Check each line of the material below for "joints", then copy the ones that contain it.
Start Excerpted data
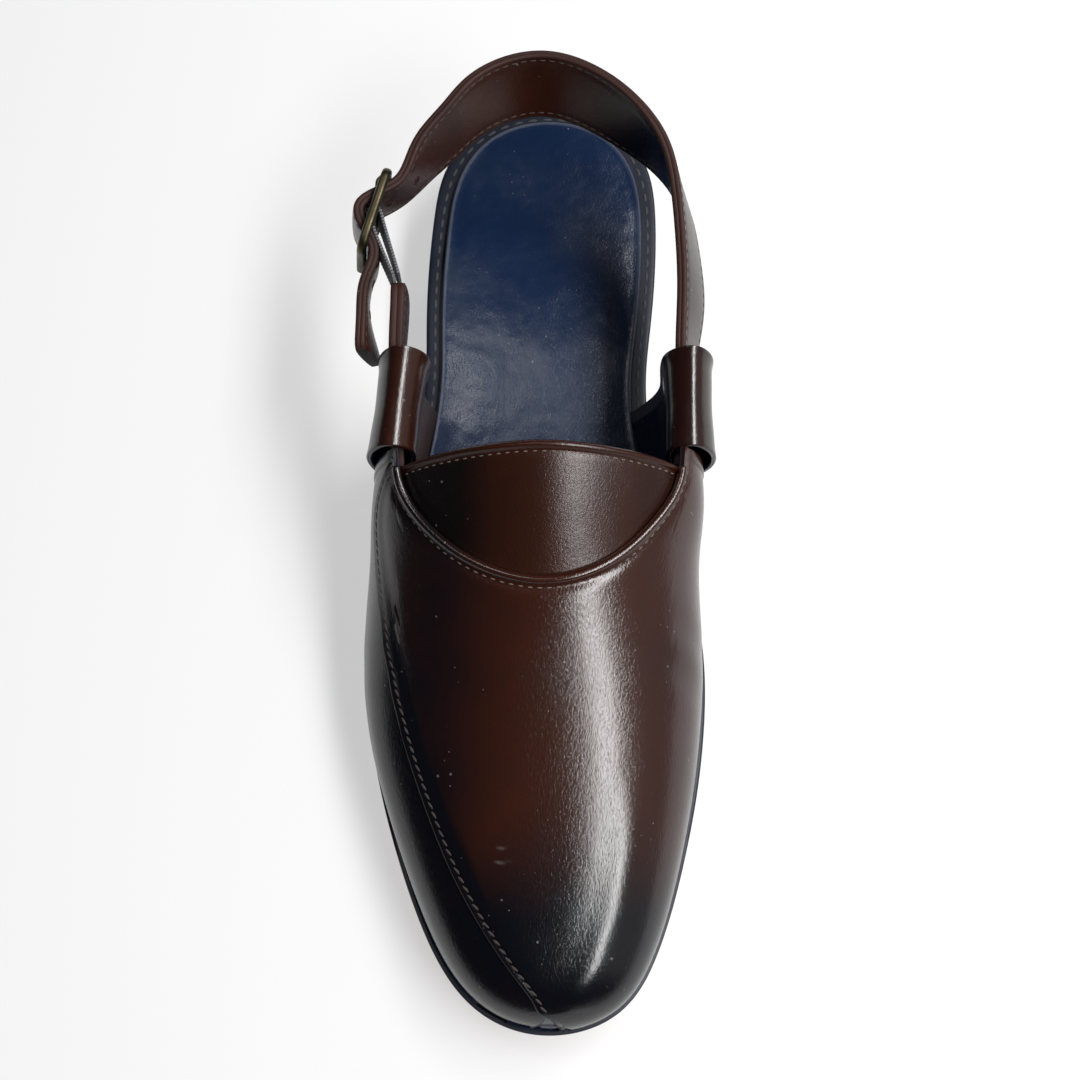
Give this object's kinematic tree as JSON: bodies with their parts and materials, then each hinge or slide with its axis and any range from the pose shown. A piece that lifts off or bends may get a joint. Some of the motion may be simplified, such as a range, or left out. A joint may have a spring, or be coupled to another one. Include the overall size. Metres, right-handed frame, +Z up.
{
  "type": "peshawari chappal",
  "caption": "Right peshawari chappal in dark brown leather: closed toe, open heel, buckled back strap with elastic, navy insole, red moulded sole with black rubber tread.",
  "frame": {"origin": "on the floor at the centre of the shoe's bounding box", "axes": "+Y from the toe to the heel, +Z up, -X towards the outer side with the buckle"},
  "size_m": [0.1105, 0.3, 0.0793],
  "materials": {
    "brown_leather": "polished, burnished to black at toe and edges",
    "navy_leather": "satin",
    "red_sole": "satin moulded, navy-black along the edge",
    "black_rubber": "matte",
    "elastic_web": "ribbed",
    "antique_brass": "aged, satin"
  },
  "bodies": {
    "root": {"outsole": "red_sole", "forefoot_pad": "black_rubber", "heel": "red_sole", "heel_rubber": "black_rubber", "insole": "navy_leather", "upper": "brown_leather", "tongue": "brown_leather", "lateral_loop": "brown_leather", "medial_loop": "brown_leather", "back_strap": "brown_leather", "side_strap": "brown_leather", "buckle_frame": "antique_brass", "buckle_prong": "antique_brass", "elastic_tab": "elastic_web"}
  },
  "joints": []
}
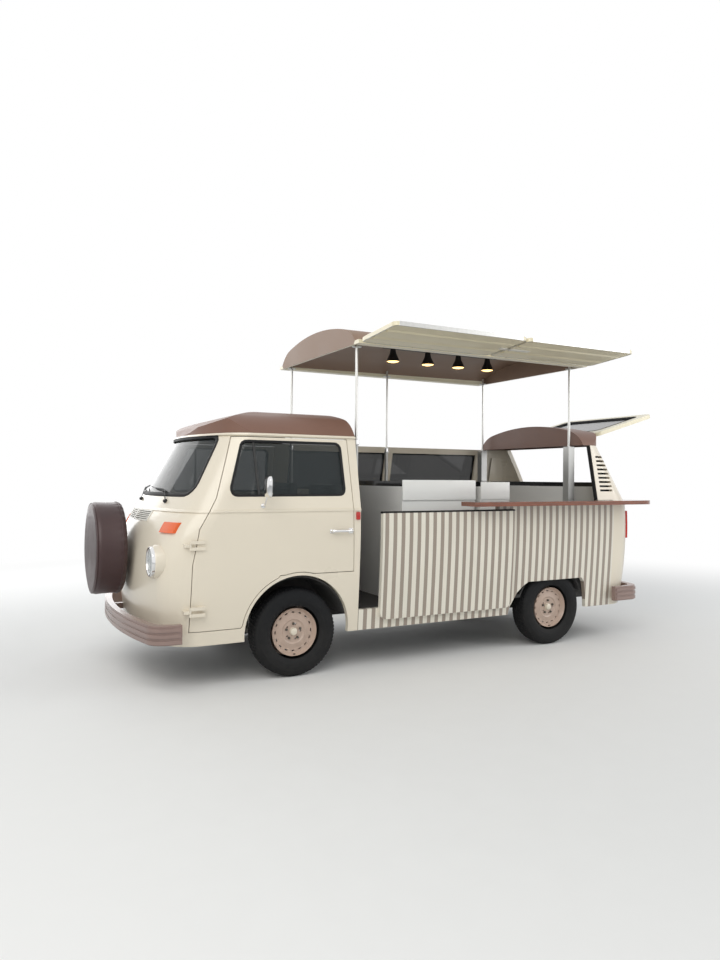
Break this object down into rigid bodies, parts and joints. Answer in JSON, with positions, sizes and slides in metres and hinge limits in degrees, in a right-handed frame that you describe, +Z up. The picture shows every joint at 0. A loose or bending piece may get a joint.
End Excerpted data
- [Result for this exercise]:
  "joints": []
Break this object down into rigid bodies, parts and joints. Answer in JSON, with positions, sizes and slides in metres and hinge limits in degrees, in a right-handed frame that you describe, +Z up. The picture shows every joint at 0. A loose or bending piece may get a joint.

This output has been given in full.